Outsiders plonge plutôt dans la colère sourde qui peut habiter quelqu’un. Celle qui est destructrice, mais qui peut aussi devenir motivation. Au début, on y entend Jean-Michel Basquiat lors d’une entrevue. On lui demande s’il est fâché, ce à quoi il répond oui. Mais quand l’intervieweur lui demande ce qui le fâche, il semble dérouté. Après un silence, il laisse tout simplement tomber qu’il ne sait plus. Ce genre de colère qui remonte si loin que la cause a été effacée au profit de la colère en tant que motivation en elle-même. Comme la tempête sur Jupiter qui est si puissante qu’elle n’a plus besoin d’éléments extérieurs pour rager, elle se suffit à elle-même. Les notes que Blais nous livre par la suite sont empreintes de nostalgie et de la douleur qu’elle laisse derrière elle.
Sur Blind, on retrouve les traces de la collaboration entre Jean-Michel Blais et CFCF alors que le piano se transforme en clavier et en sonorités électroniques. Les notes de piano restent chaudes et réconfortantes pendant que les rythmes électroniques augmentent la cadence et font taper du pied. Une évolution nuancée, belle et réussie. A Heartbeat Away part plutôt des abysses pour émerger comme une sourde plainte. Un soupçon de tragédie saupoudre le tout et fait l’effet d’un bon film à suspense où l’on est sur le bout du divan en attendant la suite.

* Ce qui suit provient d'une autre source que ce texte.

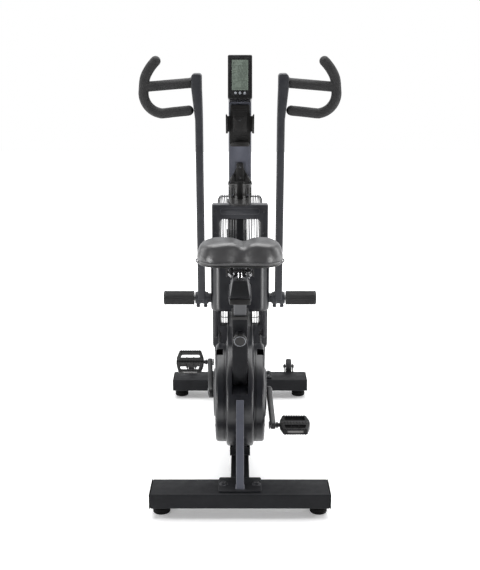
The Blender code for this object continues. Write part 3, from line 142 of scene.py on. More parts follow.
def soften(shape, width, segments=3, limit=40):
    """Rounds every edge of a bmesh that is sharper than the limit, in degrees."""
    clean(shape)
    limit = math.radians(limit)
    edges = [e for e in shape.edges if len(e.link_faces) == 2 and e.calc_face_angle(0.0) > limit]
    bevelled(shape, edges, width, segments, True)


def band(shape, one, two, closed=True):
    """The faces between two rows of points."""
    count = len(one)
    for i in range(count if closed else count - 1):
        j = (i + 1) % count
        shape.faces.new((one[i], one[j], two[j], two[i]))


AXES = {
    "X": lambda u, v, w: (w, u, v),
    "Y": lambda u, v, w: (u, w, v),
    "Z": lambda u, v, w: (u, v, w),
}


def prism(name, outline, axis, span, bevel=0.0, segments=3, place=None, sharp=32):
    """A flat outline extruded along an axis, with its edges rounded."""
    shape = bmesh.new()
    at = AXES[axis]
    ends = [[shape.verts.new(at(u, v, w)) for u, v in outline] for w in span]
    band(shape, *ends)
    for end in ends:
        shape.faces.new(end)
    if bevel:
        soften(shape, bevel, segments)
    if place:
        shape.transform(place)
    return add(name, shape, sharp)


def block(name, one, other, bevel=0.0, segments=3, place=None):
    """A box between two opposite corners."""
    (left, right), (rear, front), span = (sorted(pair) for pair in zip(one, other))
    corners = [(left, rear), (right, rear), (right, front), (left, front)]
    return prism(name, corners, "Z", span, bevel, segments, place)


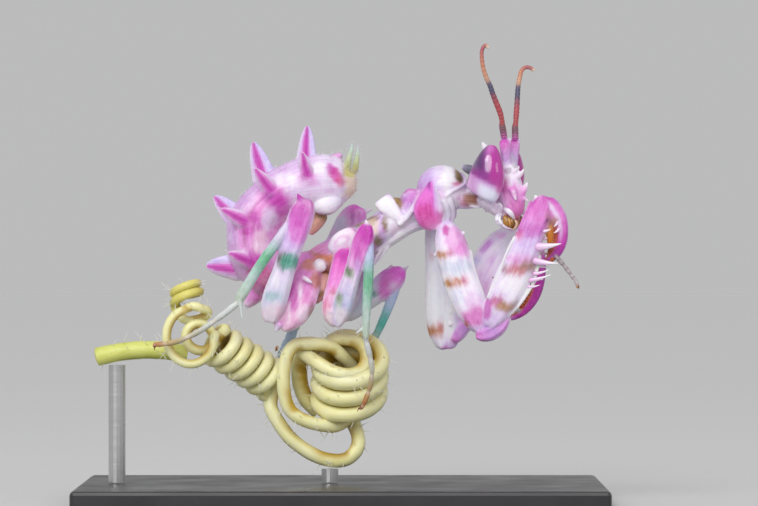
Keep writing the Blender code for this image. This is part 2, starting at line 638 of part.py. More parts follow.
def make_hind_legs():
    """Hind legs: petal coxa, long lobed femur, long thin tibia, tarsus on the tendril."""
    finish = (petal_pink(), leg_green(), tarsus_brown())
    right = make_leg(
        "hind_right", finish,
        coxa=[(-2.02, -1.0, 15.34, 0.80, 0.60), (-2.47, -2.1, 14.17, 1.00, 0.66), (-3.12, -2.8, 12.94,
                                                                                   1.05, 0.62),
              (-3.71, -3.1, 11.89, 0.80, 0.52), (-4.03, -3.1, 11.38, 0.40, 0.36)],
        femur=[(-4.68, -3.5, 11.83, 0.42, 0.36), (-4.36, -3.7, 13.0, 0.90, 0.52), (-3.77, -3.85, 14.69,
                                                                                   0.72, 0.52),
               (-3.38, -3.9, 16.12, 0.66, 0.52), (-2.79, -3.9, 17.81, 0.86, 0.52), (-2.41, -3.85, 19.11,
                                                                                    0.78, 0.46),
               (-2.27, -3.8, 19.7, 0.36, 0.32)],
        tibia=[(-2.67, -4.2, 19.18, 0.28, 0.28), (-3.51, -4.25, 17.81, 0.33, 0.30), (-4.81, -4.2, 15.86,
                                                                                     0.32, 0.28),
               (-5.85, -4.1, 14.17, 0.28, 0.27), (-6.37, -4.0, 13.26, 0.26, 0.26)],
        tarsus=round_rows([(-6.44, -3.95, 13.13), (-7.48, -3.85, 12.29), (-8.64, -3.8, 11.44),
                           (-9.88, -3.8, 10.72),
                           (-11.05, -3.75, 10.34), (-11.96, -3.5, 10.21)], TARSUS_RADIUS),
        spikes=[((-2.54, -3.85, 19.11), (-2.86, -3.85, 20.02), 0.34, 0.28)],
        tibia_spikes=[((-6.04, -4.05, 13.78), (-6.17, -4.15, 12.8), 0.24, 0.22)])
    left = make_leg(
        "hind_left", finish,
        coxa=[(-0.78, 1.0, 15.73, 0.80, 0.60), (-1.24, 2.1, 14.3, 0.96, 0.64), (-1.89, 2.8, 12.87, 0.98,
                                                                                0.60),
              (-2.47, 3.0, 11.83, 0.74, 0.50), (-2.73, 3.0, 11.38, 0.40, 0.36)],
        femur=[(-2.34, 3.35, 11.7, 0.34, 0.34), (-1.69, 3.5, 13.26, 0.80, 0.50), (-0.91, 3.55, 15.08,
                                                                                  0.66, 0.50),
               (-0.26, 3.5, 16.77, 0.70, 0.50), (0.46, 3.4, 18.0, 0.90, 0.50), (0.84, 3.4, 18.66, 0.72,
                                                                                0.44),
               (1.04, 3.4, 19.05, 0.34, 0.32)],
        tibia=[(0.84, 4.15, 18.59, 0.28, 0.28), (0.07, 4.4, 17.23, 0.33, 0.30), (-1.3, 4.45, 14.95, 0.32,
                                                                                 0.28),
               (-2.54, 4.3, 12.8, 0.28, 0.27), (-3.31, 3.9, 11.38, 0.26, 0.26)],
        tarsus=round_rows([(-3.38, 3.8, 11.25), (-3.83, 2.9, 10.53), (-4.16, 1.9, 10.14),
                           (-4.29, 1.35, 9.88)],
                          TARSUS_RADIUS),
        spikes=[((0.98, 3.4, 18.66), (1.95, 3.4, 19.01), 0.34, 0.28), ((0.39, 3.4, 18.2),
                                                                       (-0.26, 3.4, 18.46), 0.34, 0.3)],
        tibia_spikes=[((-3.06, 4.05, 11.89), (-3.64, 4.1, 11.51), 0.24, 0.22)])
    return right, left


# ---------------------------------------------------------------- display stand

def make_stand():
    """Flat base plate, with one rod under the big coil and one under the stem."""
    plate = bmesh.new()
    bmesh.ops.create_cube(plate, size=1.0)
    for vert in plate.verts:
        vert.co = Vector((vert.co.x * BASE_LENGTH, vert.co.y * BASE_WIDTH,
                          (vert.co.z + 0.5) * BASE_HEIGHT)) * MM
    data = bpy.data.meshes.new("stand_base")
    plate.to_mesh(data)
    plate.free()
    base = new_object("stand_base", data, PARTS, stand_black())
    edge = base.modifiers.new("edge", "BEVEL")
    edge.width = BASE_EDGE * MM
    edge.segments = 2
    edge.limit_method = "ANGLE"

    for name, place, top in (("stand_rod_coil", (-0.78, -0.45, 2.93), 2.15), ("stand_rod_stem",
                                                                              (-14.56, -1.1, 9.71), 8.90)):
        bottom = BASE_HEIGHT + GAP
        bpy.ops.mesh.primitive_cylinder_add(vertices=16, radius=ROD_RADIUS * MM, depth=(top - bottom) * MM,
                                            location=(place[0] * MM, place[1] * MM,
                                                      (top + bottom) / 2 * MM))
        rod = bpy.context.object
        rod.name = name
        rod.data.name = name
        rod.data.materials.append(stand_steel())
        for owner in list(rod.users_collection):
            owner.objects.unlink(rod)
        PARTS.objects.link(rod)


# ---------------------------------------------------------------- the whole model

make_tendril()
abdomen = make_abdomen()
thorax = make_thorax()
head = make_head()
fore = make_fore_legs()
middle = make_middle_legs()
hind = make_hind_legs()
make_stand()
make_room(abdomen[0], thorax[0])
make_room(thorax[3], head)
for leg, host in ((fore[0], thorax[2]), (fore[1], thorax[2]), (middle[0], thorax[0]),
                  (middle[0], thorax[1]),
                  (middle[1], thorax[0]), (middle[1], thorax[1]), (hind[0], thorax[0]),
                  (hind[1], thorax[0]),
                  (hind[0], abdomen[0]), (hind[1], abdomen[0])):
    make_room(leg["coxa"], host)
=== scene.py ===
"""Spiny flower mantis nymph, life size, on a coiled tendril and a plain display stand.

The mantis faces +X with its right side towards -Y. Lengths in the sections below are in
millimetres, and MM turns them into metres. Tables of numbers and runs of colours are kept as
text, which table() and ramp() read.
"""
import math
from types import SimpleNamespace

import bpy
import numpy as np
from mathutils import Matrix, Vector, noise


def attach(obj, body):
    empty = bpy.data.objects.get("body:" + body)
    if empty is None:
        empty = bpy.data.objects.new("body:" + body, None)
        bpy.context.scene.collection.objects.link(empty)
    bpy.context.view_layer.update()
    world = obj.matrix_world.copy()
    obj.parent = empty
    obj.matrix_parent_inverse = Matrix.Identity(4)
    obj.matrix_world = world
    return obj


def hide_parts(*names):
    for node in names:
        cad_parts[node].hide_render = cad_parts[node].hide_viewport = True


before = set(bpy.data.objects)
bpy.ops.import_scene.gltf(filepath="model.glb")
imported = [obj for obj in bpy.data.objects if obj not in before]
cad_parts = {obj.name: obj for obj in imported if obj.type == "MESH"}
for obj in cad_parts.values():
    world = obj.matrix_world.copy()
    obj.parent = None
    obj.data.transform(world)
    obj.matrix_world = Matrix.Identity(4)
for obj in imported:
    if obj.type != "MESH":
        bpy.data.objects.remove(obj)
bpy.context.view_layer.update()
MM = 0.001


# ---------------------------------------------------------------- display stand
# Base plate of cast black acrylic, sawn, with its edges sanded and its top satin-polished.
# Two turned stainless rods are pressed into it and carry the tendril.

def finish(name, colour, roughness, **sockets):
    """A new Principled material, with what makes and links its nodes at hand."""
    made = bpy.data.materials.new(name)
    made.use_nodes = True
    tree = made.node_tree
    shader = tree.nodes["Principled BSDF"].inputs
    shader["Base Color"].default_value = (*colour, 1.0)
    shader["Roughness"].default_value = roughness
    for socket, value in sockets.items():
        shader[socket.replace("_", " ")].default_value = value
    return SimpleNamespace(made=made, new=tree.nodes.new, link=tree.links.new, shader=shader)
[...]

Ce qui est le plus remarquable chez Blais est son universalité. Le compositeur néo-classique est capable de convaincre toutes les oreilles de tendre vers ses morceaux. Que vous soyez fan de Richard Abel ou de musique contemporaine, il y a un lieu de rassemblement chez Blais. Et cette communion est souvent portée par les mots alors que le montréalais le fait de ses dix doigts. Dans ma main est une œuvre qui fait preuve d’une grande sensibilité, qui est émouvante de mille et une façons. Cela reflète la curiosité, l’authenticité et l’absence totale de snobisme chez son compositeur. Jean-Michel Blais s’ouvre aux autres derrière son piano et le message qui nous parvient est d’une beauté qui dépasse les mots qui pourraient couler de mes mains vulgaires et maladroites.